Another big interest of ours is the Medicare Advantage program as an agent of value-based care. And we are the first to make the point that more Medicare beneficiaries are enrolled now in MA than in the traditional Medicare program. We think the traditional Medicare program is bifurcating between people with the income to pay for supplemental insurance; and other Medicare recipients are not even enrolled in Part A or Part D. There’s a growing segment of those individuals. Not to put too fine a point on it, but it looks like the traditional Medicare program is bifurcating into pretty well-off beneficiaries and desperate beneficiaries.

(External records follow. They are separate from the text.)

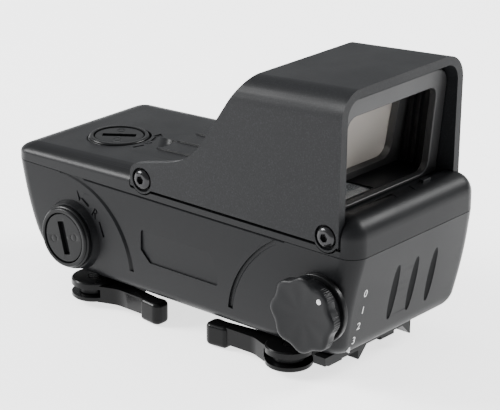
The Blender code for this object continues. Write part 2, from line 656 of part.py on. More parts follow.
def main():
    polymer = material("polymer", (0.028, 0.029, 0.031), 0.5)
    anodised = material("anodised", (0.036, 0.038, 0.042), 0.42, 0.6)
    matte = material("matte_black", (0.012, 0.012, 0.013), 0.7)
    steel = material("black_steel", (0.03, 0.03, 0.03), 0.3, 1.0)
    bright = material("plated_steel", (0.6, 0.6, 0.6), 0.3, 1.0)
    rubber = material("rubber", (0.01, 0.01, 0.01), 0.8)
    glass = material("coated_glass", (0.6, 0.52, 0.45), 0.05, 0.0, 0.4)
    white = material("white_paint", (0.85, 0.85, 0.85), 0.5)
    board = material("board_green", (0.02, 0.12, 0.05), 0.5)
    acetal = material("acetal", (0.02, 0.02, 0.02), 0.45)
    satin = material("satin_black_steel", (0.04, 0.042, 0.046), 0.4, 0.8)
    cell = material("cell_wrap", (0.5, 0.42, 0.2), 0.35)

    make_lower_housing(polymer)
    make_gasket(rubber)
    make_top_cover(polymer)
    make_hood(anodised)
    make_hood_screws(steel)
    make_bezel(matte)
    make_tunnel(matte)
    make_lens(matte, glass)
    box("emitter_window", (-12.0, -44.0, 38.0), (0.0, -36.0, 39.5), glass)
    looks = (anodised, satin, rubber)
    make_turret("elevation", ELEVATION_AT, (0, 0, 1), 13.7, math.radians(-54), looks)
    make_turret("windage", WINDAGE_AT, (-1, 0, 0), 25.0, math.radians(105), looks)
    make_stages(acetal, bright)
    box("circuit_board", (-21.0, -34.0, 6.5), (2.2, 26.0, 8.1), board)
    make_knob(polymer, steel, rubber, white, matte)
    make_battery(bright, anodised, rubber, cell)
    make_mount_base(anodised)
    make_mount_screws(steel)
    for name, y, toward in (("front", BAR_Y, -1), ("rear", -BAR_Y, 1)):
        make_clamp_bar(name, y, anodised)
        make_lever(name, y, toward, anodised, steel)


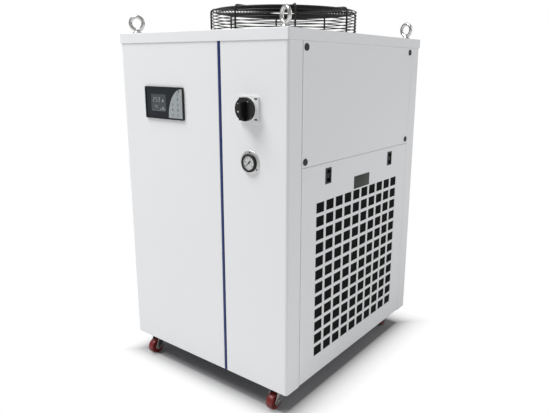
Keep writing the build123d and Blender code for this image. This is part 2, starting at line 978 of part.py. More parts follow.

Now, let’s look at the implications for the MA program. The payment that goes to MA plans is based on the payment going to traditional Medicare providers. However, these programs are evolving. And saying that plans administering to Medicare Advantage, that payment has to be linked to the norms in traditional Medicare makes less and less sense, particularly for this pool of people only in Part A, makes less and less sense, because they don’t have coverage for doctor care or drugs. So that norm for payment makes zero sense. So this whole issue of the benchmarks needs to be revisited. And you can see that this year in the advance notice that CMS put out and that we’ve responded to in comment letters. Health plans noticed that there was a big increase of people enrolled in MA—they had a surge in utilization and spending late last year. No one knows exactly why; it’s possible that this was related to people delaying care during the pandemic. That wasn’t necessarily true in traditional Medicare. And proposing to pay health plans in 2025 based on older patterns, is not helpful. So we’re hoping that CMS will look at what happened in the fourth quarter of last year in the traditional Medicare program, and possibly adjust Medicare Advantage payments accordingly. I’ll just come back to the fact that these have evolved into two very different programs; and public policy has got to find a way to address it.

What should hospital leaders be thinking about right now?

I’ve always thought that you could say anything you wanted about the U.S. healthcare system, and it would be true somewhere. And that applies to hospitals as well. Our sense is that within the hospital sector, there is a range of views on VBC that ranges from, we realize this is coming, and let’s move to meet it, all the way to, let’s fend this off as long as possible, at least until I retire, and every attitude in between. And we knew we’re always going to need hospitals; but they don’t have to look or operate the way they do now. And they don’t have to be predicated on a revenue model based on people getting more elective surgeries than they actually need. We don’t have to run the system that way; we do run the healthcare system that way currently.

Hospital-based health systems really can develop alignment with independent physician groups, though, correct?

Yes. We have member groups that are involved with hospitals in value-based contracts; they know that they, the physician groups, are in the lead in terms of care management of patients. They see higher-risk patients more frequently and take all kinds of steps to avert hospitalization; and if they do end up being admitted, when they’re discharged, they get very involved right away. None of this is rocket science; it’s proven. And hospitals do obtain a portion of the shared savings. And they don’t have to expand facilities for people who don’t need to be there in the first place. So it can be a virtuous cycle; but you’ve got to start with a commitment to the idea that not everybody who gets hospitalized should be.